======== INPUT
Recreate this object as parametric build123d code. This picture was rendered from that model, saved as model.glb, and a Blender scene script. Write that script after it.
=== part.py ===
================
======== INPUT
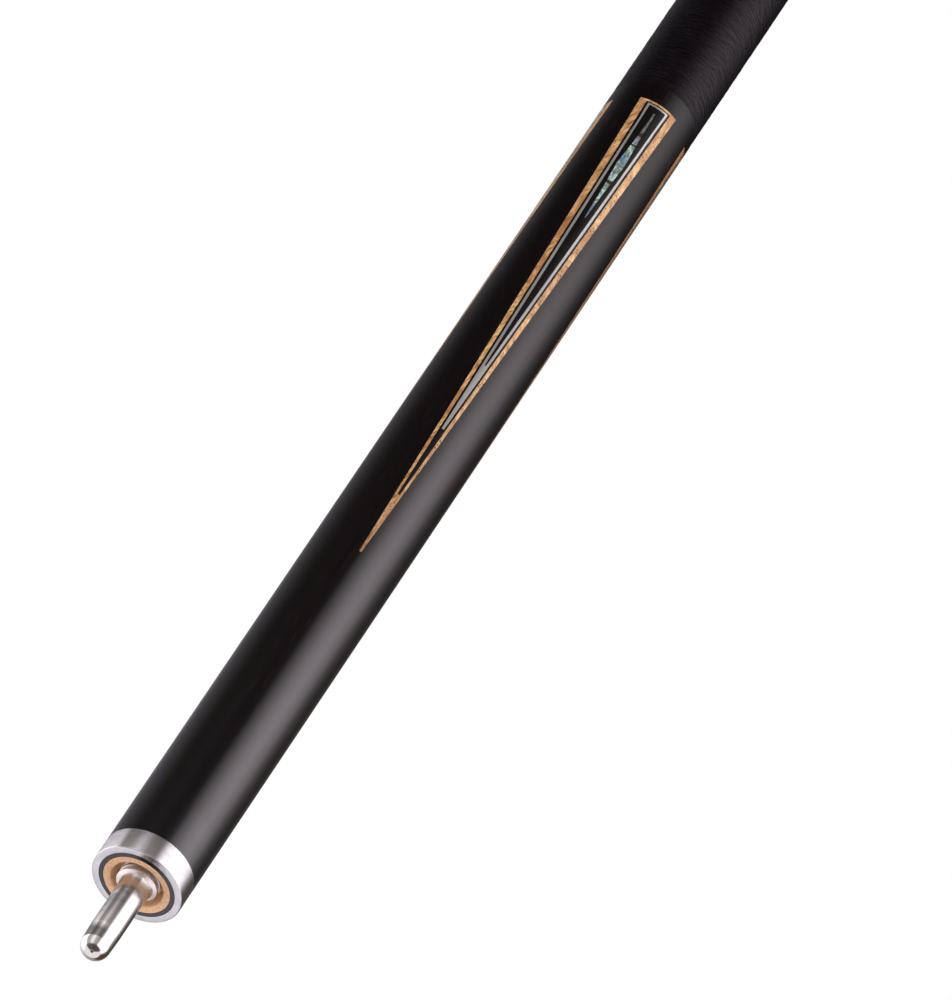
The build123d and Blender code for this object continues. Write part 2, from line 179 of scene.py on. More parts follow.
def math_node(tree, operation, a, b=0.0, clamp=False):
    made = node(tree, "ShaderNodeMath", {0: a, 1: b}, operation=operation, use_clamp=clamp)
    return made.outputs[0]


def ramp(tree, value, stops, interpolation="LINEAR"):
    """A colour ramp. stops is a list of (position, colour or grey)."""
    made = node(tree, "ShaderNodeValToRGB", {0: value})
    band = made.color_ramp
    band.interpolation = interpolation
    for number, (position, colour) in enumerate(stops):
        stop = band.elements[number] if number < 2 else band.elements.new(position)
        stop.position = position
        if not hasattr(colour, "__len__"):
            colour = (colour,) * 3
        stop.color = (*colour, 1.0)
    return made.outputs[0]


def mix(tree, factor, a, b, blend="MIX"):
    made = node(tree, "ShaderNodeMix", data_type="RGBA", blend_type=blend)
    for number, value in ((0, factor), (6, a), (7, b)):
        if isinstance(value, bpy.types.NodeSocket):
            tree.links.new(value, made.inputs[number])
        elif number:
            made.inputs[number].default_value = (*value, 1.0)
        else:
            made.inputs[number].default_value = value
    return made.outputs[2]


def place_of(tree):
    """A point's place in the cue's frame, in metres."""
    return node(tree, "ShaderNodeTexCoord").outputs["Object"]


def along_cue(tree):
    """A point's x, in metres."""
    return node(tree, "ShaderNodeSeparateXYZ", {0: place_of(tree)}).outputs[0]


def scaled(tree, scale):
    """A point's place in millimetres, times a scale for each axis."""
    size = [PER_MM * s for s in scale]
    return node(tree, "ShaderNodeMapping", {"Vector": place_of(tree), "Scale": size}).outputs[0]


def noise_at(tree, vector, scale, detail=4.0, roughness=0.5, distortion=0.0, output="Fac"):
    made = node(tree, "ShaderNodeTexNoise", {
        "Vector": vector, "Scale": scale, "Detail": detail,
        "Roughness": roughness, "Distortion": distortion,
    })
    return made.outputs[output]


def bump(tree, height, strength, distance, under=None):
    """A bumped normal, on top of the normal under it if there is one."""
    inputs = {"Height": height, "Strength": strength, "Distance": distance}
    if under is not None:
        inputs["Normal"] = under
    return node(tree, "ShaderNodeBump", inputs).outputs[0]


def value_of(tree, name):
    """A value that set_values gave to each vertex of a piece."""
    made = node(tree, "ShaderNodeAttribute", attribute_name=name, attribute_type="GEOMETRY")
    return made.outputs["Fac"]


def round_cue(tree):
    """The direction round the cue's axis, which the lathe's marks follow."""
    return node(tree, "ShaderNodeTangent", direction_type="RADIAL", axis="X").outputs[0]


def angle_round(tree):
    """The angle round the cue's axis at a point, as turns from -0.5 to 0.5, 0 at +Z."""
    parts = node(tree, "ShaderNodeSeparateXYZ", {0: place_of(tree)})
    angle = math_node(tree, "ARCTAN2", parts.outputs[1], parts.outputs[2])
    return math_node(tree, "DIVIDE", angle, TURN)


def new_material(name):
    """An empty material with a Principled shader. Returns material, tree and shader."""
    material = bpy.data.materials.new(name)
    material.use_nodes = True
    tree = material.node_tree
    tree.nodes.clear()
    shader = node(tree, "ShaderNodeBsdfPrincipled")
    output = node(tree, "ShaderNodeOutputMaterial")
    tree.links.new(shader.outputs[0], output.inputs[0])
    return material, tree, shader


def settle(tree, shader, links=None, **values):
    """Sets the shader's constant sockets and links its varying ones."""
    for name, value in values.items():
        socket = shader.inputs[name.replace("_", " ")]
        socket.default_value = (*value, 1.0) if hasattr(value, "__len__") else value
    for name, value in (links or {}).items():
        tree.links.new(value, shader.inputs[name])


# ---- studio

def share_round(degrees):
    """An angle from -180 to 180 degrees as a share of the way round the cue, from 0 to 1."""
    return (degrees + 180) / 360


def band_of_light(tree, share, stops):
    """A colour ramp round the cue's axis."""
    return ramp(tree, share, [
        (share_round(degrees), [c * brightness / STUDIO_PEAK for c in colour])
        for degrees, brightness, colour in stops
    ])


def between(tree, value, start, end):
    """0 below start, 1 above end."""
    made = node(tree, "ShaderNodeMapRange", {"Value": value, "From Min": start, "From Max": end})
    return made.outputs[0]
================
======== INPUT
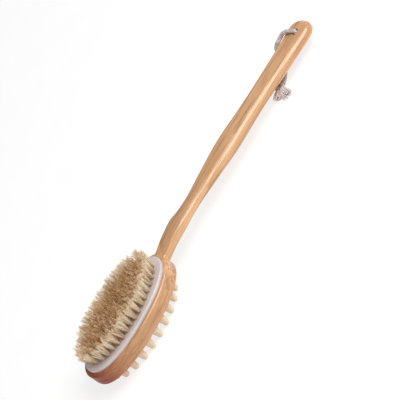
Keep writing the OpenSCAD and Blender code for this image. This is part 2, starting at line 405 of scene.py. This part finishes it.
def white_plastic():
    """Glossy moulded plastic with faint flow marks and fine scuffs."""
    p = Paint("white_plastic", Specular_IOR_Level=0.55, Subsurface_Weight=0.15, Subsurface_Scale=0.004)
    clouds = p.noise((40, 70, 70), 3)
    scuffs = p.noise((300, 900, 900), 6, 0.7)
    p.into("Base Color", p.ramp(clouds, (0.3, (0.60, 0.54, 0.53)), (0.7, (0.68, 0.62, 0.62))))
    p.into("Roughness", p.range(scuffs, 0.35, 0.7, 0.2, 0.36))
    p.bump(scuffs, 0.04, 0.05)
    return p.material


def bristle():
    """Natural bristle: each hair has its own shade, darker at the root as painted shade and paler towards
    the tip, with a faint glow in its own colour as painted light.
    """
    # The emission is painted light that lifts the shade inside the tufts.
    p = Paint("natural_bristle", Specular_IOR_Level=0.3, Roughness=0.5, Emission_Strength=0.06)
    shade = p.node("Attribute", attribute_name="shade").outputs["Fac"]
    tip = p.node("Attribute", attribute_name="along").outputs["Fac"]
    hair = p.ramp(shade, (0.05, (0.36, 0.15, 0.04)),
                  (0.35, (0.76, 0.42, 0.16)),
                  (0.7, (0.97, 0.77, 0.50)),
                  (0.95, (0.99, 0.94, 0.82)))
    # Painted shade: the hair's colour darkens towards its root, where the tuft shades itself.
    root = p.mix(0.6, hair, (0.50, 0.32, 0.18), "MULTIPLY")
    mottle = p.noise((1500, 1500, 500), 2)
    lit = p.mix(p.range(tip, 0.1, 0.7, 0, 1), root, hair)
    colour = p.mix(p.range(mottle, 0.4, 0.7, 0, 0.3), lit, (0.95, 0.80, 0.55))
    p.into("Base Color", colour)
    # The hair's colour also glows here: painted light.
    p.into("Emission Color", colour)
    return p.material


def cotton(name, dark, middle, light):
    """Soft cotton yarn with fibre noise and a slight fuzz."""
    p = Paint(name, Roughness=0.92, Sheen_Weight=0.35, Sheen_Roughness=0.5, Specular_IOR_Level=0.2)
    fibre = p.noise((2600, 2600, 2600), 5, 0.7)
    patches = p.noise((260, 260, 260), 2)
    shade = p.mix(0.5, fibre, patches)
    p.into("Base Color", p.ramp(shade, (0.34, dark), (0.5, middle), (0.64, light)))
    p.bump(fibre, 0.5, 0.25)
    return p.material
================
▶ GIVEN TASK: Of all the entries above, repeat only the lines from the line that has "The build123d and" to the line that has "return made.outputs[2]", both lines included, exactly.

▶ RESULT:
The build123d and Blender code for this object continues. Write part 2, from line 179 of scene.py on. More parts follow.
def math_node(tree, operation, a, b=0.0, clamp=False):
    made = node(tree, "ShaderNodeMath", {0: a, 1: b}, operation=operation, use_clamp=clamp)
    return made.outputs[0]


def ramp(tree, value, stops, interpolation="LINEAR"):
    """A colour ramp. stops is a list of (position, colour or grey)."""
    made = node(tree, "ShaderNodeValToRGB", {0: value})
    band = made.color_ramp
    band.interpolation = interpolation
    for number, (position, colour) in enumerate(stops):
        stop = band.elements[number] if number < 2 else band.elements.new(position)
        stop.position = position
        if not hasattr(colour, "__len__"):
            colour = (colour,) * 3
        stop.color = (*colour, 1.0)
    return made.outputs[0]


def mix(tree, factor, a, b, blend="MIX"):
    made = node(tree, "ShaderNodeMix", data_type="RGBA", blend_type=blend)
    for number, value in ((0, factor), (6, a), (7, b)):
        if isinstance(value, bpy.types.NodeSocket):
            tree.links.new(value, made.inputs[number])
        elif number:
            made.inputs[number].default_value = (*value, 1.0)
        else:
            made.inputs[number].default_value = value
    return made.outputs[2]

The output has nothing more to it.